> _EXERCISE REQUIREMENTS_
How does the data below read from its first line through the line containing "return soil_height(x, y)"? Print those lines exactly.

Object modeling scripts
----
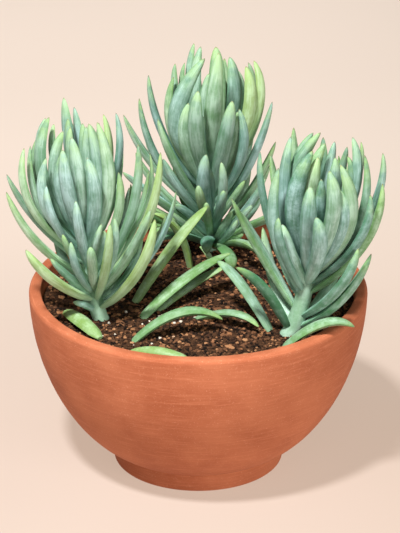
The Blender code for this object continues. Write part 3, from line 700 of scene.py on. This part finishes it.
def cut(obj, cutter):
    """Takes the cutter's shape out of an object, and removes the cutter."""
    modifier = obj.modifiers.new("cut", "BOOLEAN")
    modifier.operation = "DIFFERENCE"
    modifier.solver = "EXACT"
    modifier.object = cutter
    bpy.context.view_layer.update()
    mesh = bpy.data.meshes.new_from_object(obj.evaluated_get(bpy.context.evaluated_depsgraph_get()))
    obj.modifiers.clear()
    obj.data = mesh
    bpy.data.objects.remove(cutter)


def soil_height(x, y):
    """Height of the soil's top: a low mound with soft bumps."""
    edge = RIM_RADIUS - WALL
    share = min(1.0, math.hypot(x, y) / edge)
    mound = SOIL_EDGE + (SOIL_MIDDLE - SOIL_EDGE) * (1 - share**4)
    u, v = x / MM, y / MM
    bumps = math.sin(u / 6.1 + 1.3 * math.sin(v / 9.7)) * math.cos(v / 7.3 + math.sin(u / 11.9))
    ripple = math.sin(u / 3.7 - v / 4.9) * 0.4
    return mound + SOIL_RELIEF * (bumps + ripple) * (1 - share**6)


def crumbled_height(x, y):
    """The soil's top with its crumbs, in which the loose grit is bedded."""
    spot = Vector((x, y, 0))
    crumbs = noise.noise(spot / COARSE_CRUMB) + FINE_CRUMB_SHARE * noise.noise(spot / FINE_CRUMB)
    return soil_height(x, y) + CRUMB_RELIEF * crumbs


def make_soil(material):
    """A body of soil that fits the bowl, with a finely crumbled top."""
    edge = inner_radius(SOIL_EDGE) - SOIL_GAP
    bottom = FLOOR_TOP + SOIL_BOTTOM_GAP
    rings = []
    for share in SOIL_SIDE_SHARES:
        height = bottom + (SOIL_EDGE - SOIL_SIDE_DROP - bottom) * share
        rings.append(circle(inner_radius(height) - 2 * SOIL_GAP, height, SOIL_SEGMENTS))
    for k in range(SOIL_RINGS):
        ring = circle(edge * (1 - k / SOIL_RINGS), 0, SOIL_SEGMENTS)
        rings.append([(x, y, crumbled_height(x, y)) for x, y, _ in ring])
    built = bmesh.new()
    join_rings(built, rings, (0, 0, bottom), (0, 0, crumbled_height(0, 0)))
    return add_mesh("soil_mix", built, material)


def lump_shape(draw):
    """A small uneven lump, as points and faces, about one unit across."""
    lump = bmesh.new()
    bmesh.ops.create_icosphere(lump, subdivisions=1, radius=0.5)
    for vert in lump.verts:
        vert.co *= 1 + draw.uniform(-LUMP_UNEVENNESS, LUMP_UNEVENNESS)
    points = [vert.co.copy() for vert in lump.verts]
    faces = [tuple(vert.index for vert in face.verts) for face in lump.faces]
    lump.free()
    return points, faces


def scatter_spot(draw):
    """A random spot on the soil, clear of the wall."""
    radius = (inner_radius(SOIL_EDGE) - GRIT_WALL_GAP) * math.sqrt(draw.random())
    turn = draw.uniform(0, math.tau)
    return radius * math.cos(turn), radius * math.sin(turn)


def make_grit(material):
    """Loose crumbs, stones, bark bits and perlite grains bedded in the top of the soil, all in one mesh."""
    draw = random.Random(GRIT_SEED)
    shapes = [lump_shape(draw) for _ in range(LUMP_SHAPES)]
    built = bmesh.new()
    tone_layer = built.verts.layers.float.new("tone")
    for kind in LUMPS.values():
        darkest, palest = kind["tone"]
        for _ in range(kind["count"]):
            spot = scatter_spot(draw)
            tone = darkest + (palest - darkest) * draw.random() ** TONE_POWER
            add_lump(built, tone_layer, draw, shapes, kind, spot, tone)
    for _ in range(PERLITE["count"]):
        spot = tuple(draw.gauss(middle, PERLITE_SPREAD) * MM for middle in PERLITE_MIDDLE)
        if math.hypot(*spot) < PERLITE_REACH:
            add_lump(built, tone_layer, draw, shapes, PERLITE, spot, PERLITE_TONE)
    return add_mesh("soil_grit", built, material, GRIT_EDGE_ANGLE)


def add_lump(built, tone_layer, draw, shapes, kind, spot, tone):
    """Beds one lump in the soil's top at a spot, turned and tilted at random."""
    size = draw.uniform(*kind["size"]) * MM
    points, faces = draw.choice(shapes)
    stretch = draw.uniform(*kind["stretch"])
    turn = draw.uniform(0, math.tau)
    tilt = draw.uniform(-LUMP_TILT, LUMP_TILT)
    placed = Matrix.Rotation(turn, 3, "Z") @ Matrix.Rotation(tilt, 3, "X")
    centre = Vector((*spot, crumbled_height(*spot) + size * kind["height"] * LUMP_LIFT))
    verts = []
    for point in points:
        shaped = Vector((point.x * stretch, point.y, point.z * kind["height"])) * size
        vert = built.verts.new(centre + placed @ shaped)
        vert[tone_layer] = tone
        verts.append(vert)
    for face in faces:
        built.faces.new([verts[i] for i in face])


def leaf_swell(share):
    """Half width at a share of the way from root to tip, as a share of the widest."""
    neck = NECK_SHARE + (1 - NECK_SHARE) * math.sin(math.pi / 2 * min(1.0, share / NECK_END))
    root = min(1.0, ROOT_TAPER + (1 - ROOT_TAPER) * share / ROOT_END)
    return root * neck * (1 - share**TIP_POWER) ** TIP_ROUNDNESS


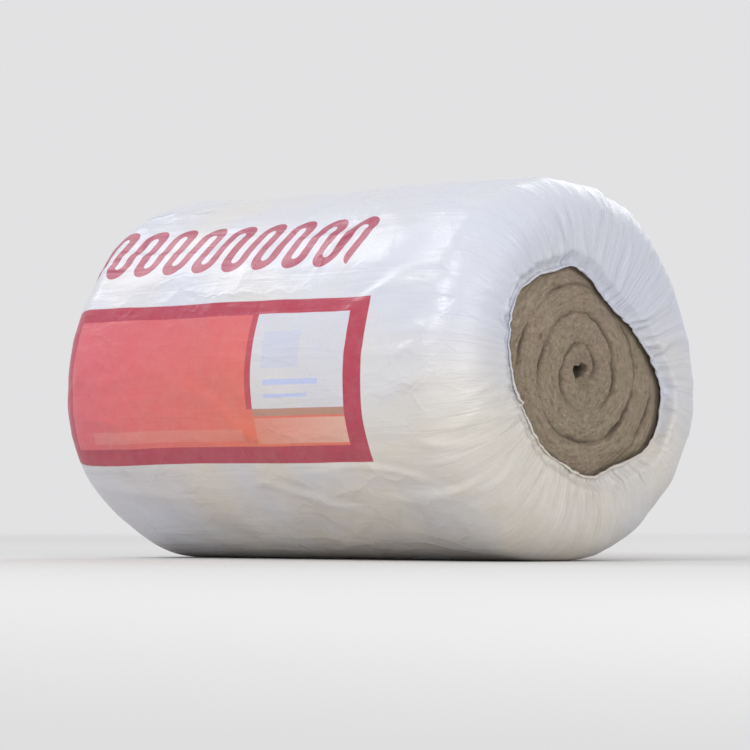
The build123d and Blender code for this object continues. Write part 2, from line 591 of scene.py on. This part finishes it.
def panel_print(sizes):
    """One printed panel as a group, with its middle line at 0 round the film: a red field in a
    crimson border, with a clear window, a brown line and a pale strip."""
    kinds = {"Ink": "NodeSocketFloat", "Colour": "NodeSocketColor"}
    tree, given, result = print_group("panel_print", ("Along", "Around"), kinds)
    along, around = given["Along"], given["Around"]
    border_left, border_right, border_bottom, border_top = PANEL_BORDER
    left, right = PANEL[0] + border_left, PANEL[1] - border_right
    bottom, top = PANEL[2] + border_bottom, PANEL[3] - border_top
    window_left, window_bottom = WINDOW_CORNER
    upright, brown, gap = 0.009, 0.008, 0.003

    def area(*edges):
        return box(tree, along, around, *edges)

    def over(below, shape, share, ink):
        return blended(tree, maths(tree, "MULTIPLY", shape, share), below, ink)

    warm = ranged(tree, along, left, window_left)
    warm = maths(tree, "MULTIPLY", warm, ranged(tree, around, top, bottom, 0.25, 1.0))
    red = blended(tree, warm, sizes.panel, sizes.orange)
    colour = blended(tree, area(left, right, bottom, top), sizes.border, red)
    strip = area(window_left, right, bottom + gap, window_bottom - brown - 0.002)
    colour = over(colour, strip, ranged(tree, along, window_left, right, 0.35, 1.0), sizes.beige)
    low_strip = area(left + 0.03, window_left - 0.02, bottom + 2 * gap, bottom + 0.019)
    colour = over(colour, low_strip, 0.22, sizes.beige)
    line = area(window_left, right, window_bottom - brown, window_bottom)
    colour = over(colour, line, 0.8, sizes.khaki)
    frame_line = area(window_left - upright, window_left, window_bottom, top)
    colour = over(colour, frame_line, 0.8, sizes.border)

    faint = maths(tree, "MULTIPLY", area(*WINDOW_BLOCK), 0.50)
    for edges in WINDOW_LINES:
        faint = maths(tree, "MAXIMUM", faint, maths(tree, "MULTIPLY", area(*edges), 0.95))
    faint = maths(tree, "MAXIMUM", faint, 0.22)
    window = area(window_left, right, window_bottom, top)
    colour = blended(tree, window, colour, sizes.pale)
    clear = maths(tree, "MULTIPLY", window, maths(tree, "SUBTRACT", 1.0, faint))
    tree.links.new(maths(tree, "SUBTRACT", area(*PANEL), clear), result["Ink"])
    tree.links.new(colour, result["Colour"])
    return tree


def loop_print():
    """A row of plain loops as a group, one line that winds up and down, with its middle at 0 round
    the film. Its bends are half circles about centres at the ends of its straight parts."""
    tree, given, result = print_group("loop_print", ("Along", "Around"), {"Ink": "NodeSocketFloat"})
    along, around = given["Along"], given["Around"]
    left, right = LOOP_ROW
    lean = maths(tree, "MULTIPLY", around, -LOOP_LEAN)
    leaning = maths(tree, "ADD", maths(tree, "SUBTRACT", along, left), lean)
    aside = maths(tree, "PINGPONG", leaning, LOOP_LENGTH / 2)
    upper = maths(tree, "GREATER_THAN", around, 0.0)
    from_upper = maths(tree, "MULTIPLY", maths(tree, "SUBTRACT", LOOP_LENGTH / 2, aside), upper)
    from_lower = maths(tree, "MULTIPLY", aside, maths(tree, "SUBTRACT", 1.0, upper))
    sideways = maths(tree, "ADD", from_upper, from_lower)
    above = maths(tree, "MAXIMUM", maths(tree, "SUBTRACT", around, LOOP_STRAIGHT), 0.0)
    below = maths(tree, "MAXIMUM", maths(tree, "SUBTRACT", -LOOP_STRAIGHT, around), 0.0)
    beyond = maths(tree, "ADD", above, below)
    squares = maths(tree, "ADD", maths(tree, "POWER", sideways, 2.0), maths(tree, "POWER", beyond, 2.0))
    reach = maths(tree, "SQRT", squares)
    off_line = maths(tree, "ABSOLUTE", maths(tree, "SUBTRACT", reach, LOOP_LENGTH / 4))
    half_line, edge = LOOP_LINE / 2, 0.0003
    drawn = ranged(tree, off_line, half_line + edge, half_line - edge)
    cut, tall = LOOP_LENGTH / 4 - half_line, 0.06
    row = box(tree, leaning, around, cut, right - left - cut, -tall, tall)
    tree.links.new(maths(tree, "MULTIPLY", drawn, row), result["Ink"])
    return tree


def printed(tree, group, along, around, middle):
    """One printed motif, its middle that far round the film. What runs past the film's seam goes on
    at its other side."""
    made = node(tree, "ShaderNodeGroup", node_tree=group)
    tree.links.new(along, made.inputs["Along"])
    local = maths(tree, "WRAP", maths(tree, "SUBTRACT", around, middle), GIRTH / 2, -GIRTH / 2)
    tree.links.new(local, made.inputs["Around"])
    return made.outputs


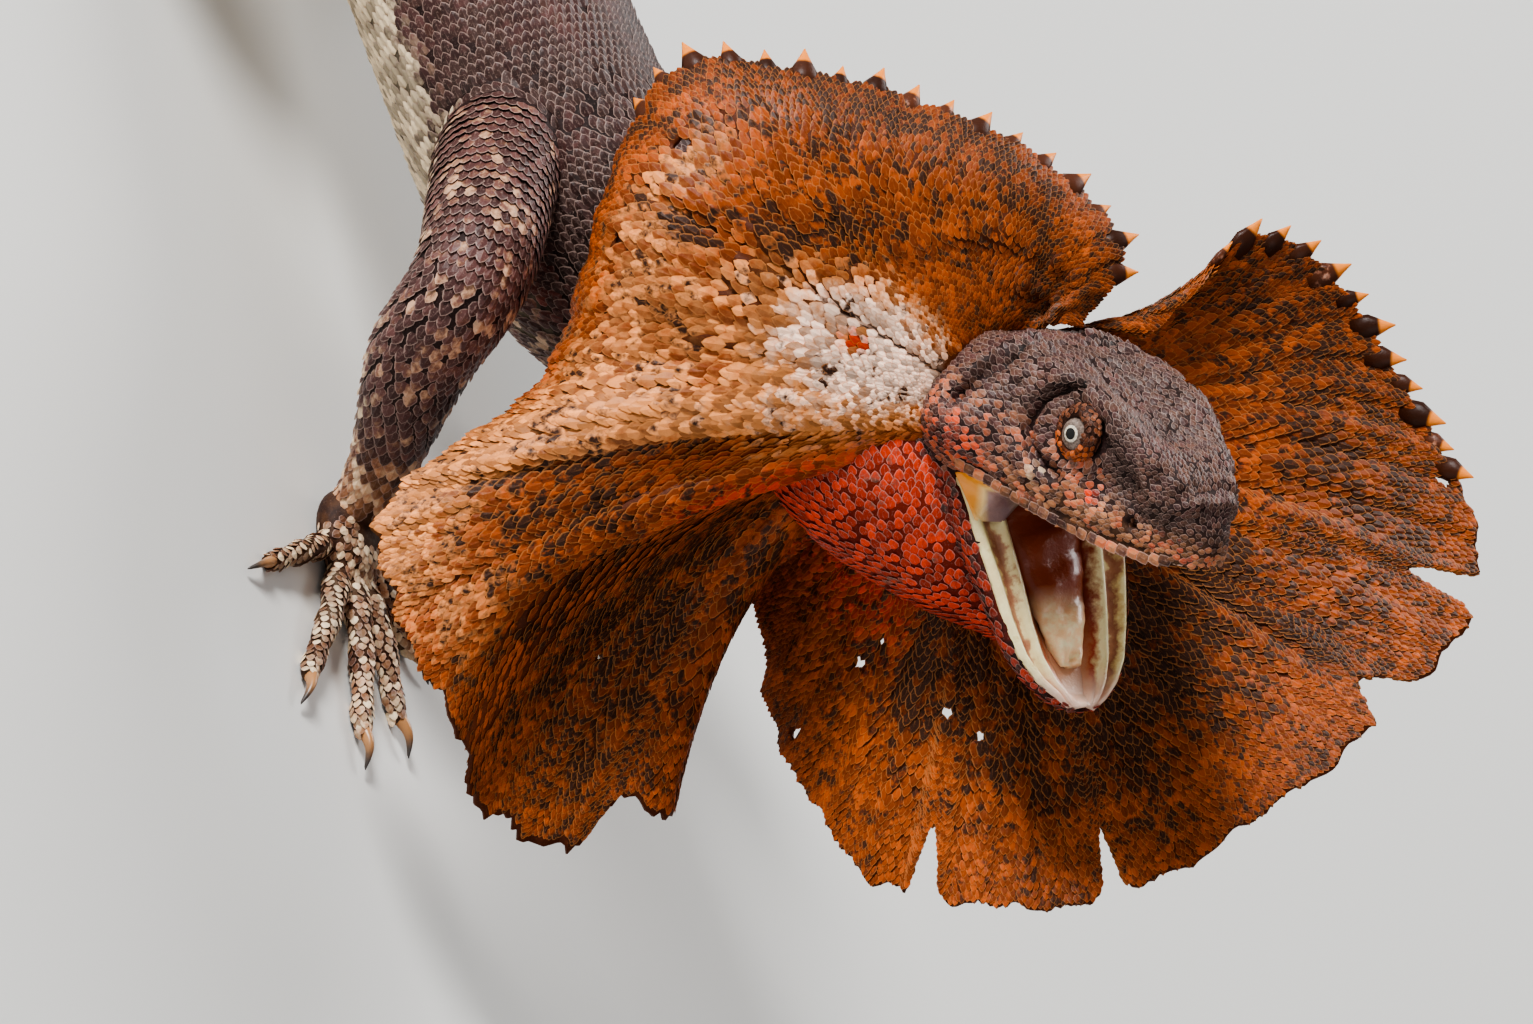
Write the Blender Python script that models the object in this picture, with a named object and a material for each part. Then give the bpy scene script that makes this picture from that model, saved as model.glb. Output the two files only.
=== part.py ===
"""A frilled lizard, life size, standing on its four feet with its frill spread and its mouth open.

Lengths are millimetres and MM turns them to metres. +Z is up, the lizard faces -Y, its left is +X.
Places are measured from the floor straight below the middle of the frill's root, and FOOTPRINT
moves them to the middle of the floor that the lizard covers. The body, limbs and toes are tubes
swept along curves, the skull and jaw are swept sections in the head's own axes, and the frill is
one folded sheet drawn along rays from the back of the head out to its rim.
"""
import math
import bpy
import bmesh
import numpy as np

MM = 0.001
GAP = 0.3                       # between pieces that meet
FOOTPRINT = (0.0, 257.8)        # middle of the floor covered, from below the frill's root
FRILL_HEIGHT = 110.0            # middle of the frill's root above the floor
HINGE = (5.3, -2.3, 0.0)        # jaw hinge from there: right, up and toward the viewer, as in RAYS

# How the head is held, in degrees.
HEAD_PITCH = 37.5               # snout raised
HEAD_YAW = 27.3                 # snout turned to the lizard's right
HEAD_ROLL = 36.0                # crown leaned to the lizard's right
GAPE = 42.5                     # between the upper lip and the lower jaw
JAW_SWING = 2.5                 # lower jaw swung to the lizard's right

# The frill is laid out square to this direction, from the lizard's right and above, in degrees.
FACE_AZIMUTH = 74.9
FACE_ELEVATION = 24.3
FACE_ROLL = 68.9

# Skull sections: forward of the hinge, lip half width, lip height, cheek half width, cheek height,
# brow half width, brow height, crown height, palate height.
SKULL = [
    (-13.0, 9.0, -6.0, 12.5, 3.0, 8.0, 10.8, 12.6, -7.5),
    (-6.5, 14.0, -7.0, 19.0, 3.5, 11.2, 14.4, 16.2, -8.0),
    (0.0, 17.0, -5.2, 21.6, 4.2, 12.0, 16.6, 18.0, -6.4),
    (7.0, 19.0, -2.2, 21.0, 5.2, 12.0, 17.8, 18.6, -3.6),
    (13.0, 17.6, -2.2, 18.6, 5.0, 11.4, 18.4, 18.4, -0.6),
    (19.5, 15.8, -2.7, 16.2, 4.8, 10.8, 18.6, 17.6, 0.4),
    (26.0, 14.0, -2.9, 14.2, 4.4, 9.8, 18.0, 17.0, 0.6),
    (31.5, 12.2, -3.0, 12.4, 4.0, 8.8, 16.6, 16.0, 0.6),
    (37.5, 10.0, -2.9, 10.2, 3.8, 7.9, 15.0, 15.0, 0.6),
    (43.0, 7.6, -2.2, 7.8, 3.8, 6.6, 12.6, 13.4, 0.8),
    (47.4, 5.0, -1.3, 5.3, 3.6, 3.8, 9.2, 10.4, 0.9),
    (49.8, 3.2, -0.7, 3.5, 3.2, 2.4, 6.4, 7.2, 0.8),
    (51.2, 1.6, 0.1, 1.8, 2.6, 1.5, 4.4, 4.8, 0.6),
]
# Lower jaw sections, along the jaw: lip half width, lip height, widest half width, its height,
# chin half width, chin height, height of the mouth's floor.
JAW = [
    (-5.0, 13.5, -3.0, 16.0, -7.0, 8.5, -13.5, -4.0),
    (1.0, 16.5, -1.0, 18.6, -6.0, 9.6, -13.2, -4.4),
    (7.5, 17.0, 0.0, 18.0, -5.0, 9.6, -12.2, -4.8),
    (15.0, 15.4, 0.0, 16.2, -4.4, 9.0, -10.8, -4.8),
    (24.0, 13.8, -0.6, 14.4, -4.6, 7.8, -9.8, -5.0),
    (32.0, 12.2, -1.2, 12.8, -4.6, 6.8, -8.8, -5.0),
    (38.0, 10.4, -1.6, 11.0, -4.6, 5.8, -7.8, -4.6),
    (42.0, 7.8, -1.6, 8.4, -4.4, 4.4, -7.0, -4.2),
    (45.0, 4.6, -1.4, 5.2, -4.0, 2.8, -6.0, -3.6),
    (46.8, 2.0, -1.2, 2.4, -3.2, 1.2, -4.4, -2.2),
]
TONGUE = [(8.0, 8.0, 2.5), (17.0, 7.4, 2.9), (27.0, 5.4, 2.7), (34.0, 3.7, 2.2), (39.0, 1.8, 1.3)]
TONGUE_LIFT = -2.9              # middle of the tongue below the jaw's lips
# The throat's pouch under the jaw, from the chin back, laid out as RAYS, with its radius.
POUCH = [(9.0, -35.0, 1.0, 4.5), (1.0, -26.5, -2.0, 9.5), (-8.0, -18.5, -2.0, 13.0), (-18.0, -9.0, -4.0, 15.5),
         (-27.0, 1.0, -9.0, 15.5)]

EYE = (25.6, 10.4, 12.0)        # forward, out, up
EYE_RADIUS = 4.0
LID_RADIUS = 3.9
LID_THICK = 1.0
NOSTRIL = (40.2, 9.2, 3.4)
NOSTRIL_RADIUS = 1.1
EAR = (2.6, 20.6, 9.5)
EAR_SIZE = (2.0, 2.6, 3.4)      # forward, out, up
BROW_RIDGE = ((13.0, 10.8, 18.0), (20.0, 10.2, 18.4), (27.0, 9.2, 17.6), (34.0, 7.8, 15.6), (41.0, 6.8, 13.1))

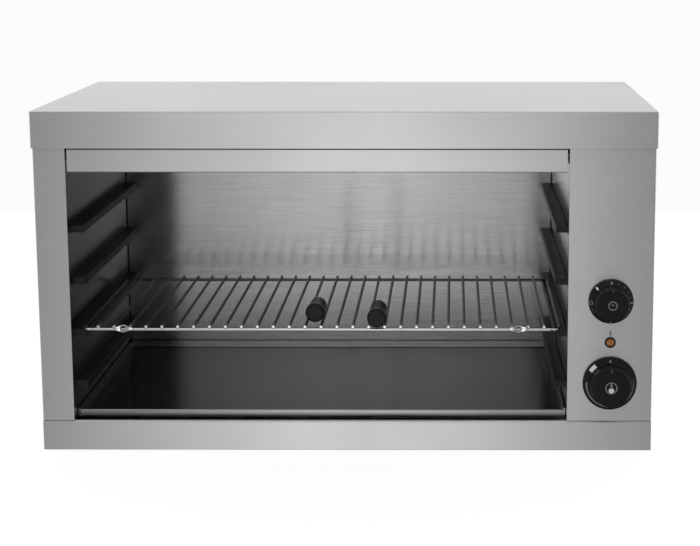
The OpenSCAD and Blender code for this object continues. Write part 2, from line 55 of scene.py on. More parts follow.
studio = {"backdrop": 1.0, "sideBase": 0.20, "rightBase": 0.10, "dimFrom": 0.10, "dimTo": 0.26,
          "frontGlow": 1.41, "glowWidth": 0.15, "glowCentre": -0.06, "fadeFrom": 0.02, "fadeTo": 0.30,
          "highShare": 0.20, "lowFrom": -0.34, "lowTo": -0.12, "lowShare": 0.82, "deepFrom": -0.80,
          "deepTo": -0.42, "deepShare": 0.3, "sideFrom": 0.34, "sideTo": 0.60, "sideLight": 0.55,
          "aboveSlope": 3.0, "aboveFrom": 0.45, "seen": 0.97,
          "floorHalf": (1.6, 1.2), "floorY": 0.35, "floorColor": 0.10, "floorGlow": 0.915}


def makeCamera(c):
    data = bpy.data.cameras.new("studioCamera")
    data.sensor_width = c["sensor"]
    data.lens = c["lens"]
    data.shift_x = c["shiftX"]
    data.shift_y = c["shiftY"]
    data.clip_end = 50
    camera = bpy.data.objects.new("studioCamera", data)
    camera.location = c["place"]
    camera.rotation_euler = (math.radians(90 - c["pitchDown"]), 0, math.radians(c["turnLeft"]))
    bpy.context.scene.collection.objects.link(camera)
    bpy.context.scene.camera = camera


def addNode(tree, kind, **settings):
    node = tree.nodes.new(kind)
    for key, value in settings.items():
        setattr(node, key, value)
    return node


def feed(tree, socket, value):
    if value is None:
        return
    if hasattr(value, "is_linked"):
        tree.links.new(value, socket)
    else:
        socket.default_value = value


def mathNode(tree, operation, a, b=None, c=None, clamp=False):
    node = addNode(tree, "ShaderNodeMath", operation=operation, use_clamp=clamp)
    for socket, value in zip(node.inputs, (a, b, c)):
        feed(tree, socket, value)
    return node.outputs[0]


def mixNode(tree, kind, factor, a, b):
    node = addNode(tree, "ShaderNodeMix", data_type=kind)
    index = {"FLOAT": 2, "RGBA": 6, "VECTOR": 4}[kind]
    feed(tree, node.inputs[0], factor)
    feed(tree, node.inputs[index], a)
    feed(tree, node.inputs[index + 1], b)
    return node.outputs[{"FLOAT": 0, "VECTOR": 1, "RGBA": 2}[kind]]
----
> _SOLUTION_
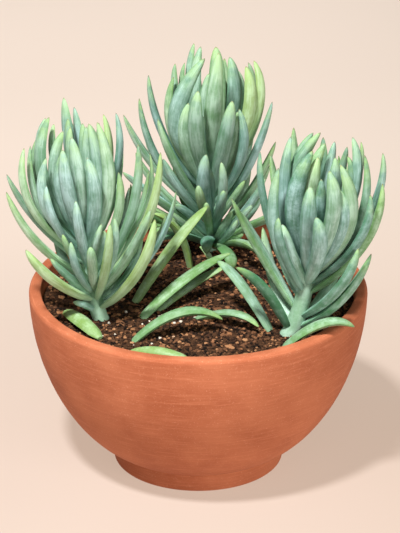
The Blender code for this object continues. Write part 3, from line 700 of scene.py on. This part finishes it.
def cut(obj, cutter):
    """Takes the cutter's shape out of an object, and removes the cutter."""
    modifier = obj.modifiers.new("cut", "BOOLEAN")
    modifier.operation = "DIFFERENCE"
    modifier.solver = "EXACT"
    modifier.object = cutter
    bpy.context.view_layer.update()
    mesh = bpy.data.meshes.new_from_object(obj.evaluated_get(bpy.context.evaluated_depsgraph_get()))
    obj.modifiers.clear()
    obj.data = mesh
    bpy.data.objects.remove(cutter)


def soil_height(x, y):
    """Height of the soil's top: a low mound with soft bumps."""
    edge = RIM_RADIUS - WALL
    share = min(1.0, math.hypot(x, y) / edge)
    mound = SOIL_EDGE + (SOIL_MIDDLE - SOIL_EDGE) * (1 - share**4)
    u, v = x / MM, y / MM
    bumps = math.sin(u / 6.1 + 1.3 * math.sin(v / 9.7)) * math.cos(v / 7.3 + math.sin(u / 11.9))
    ripple = math.sin(u / 3.7 - v / 4.9) * 0.4
    return mound + SOIL_RELIEF * (bumps + ripple) * (1 - share**6)


def crumbled_height(x, y):
    """The soil's top with its crumbs, in which the loose grit is bedded."""
    spot = Vector((x, y, 0))
    crumbs = noise.noise(spot / COARSE_CRUMB) + FINE_CRUMB_SHARE * noise.noise(spot / FINE_CRUMB)
    return soil_height(x, y) + CRUMB_RELIEF * crumbs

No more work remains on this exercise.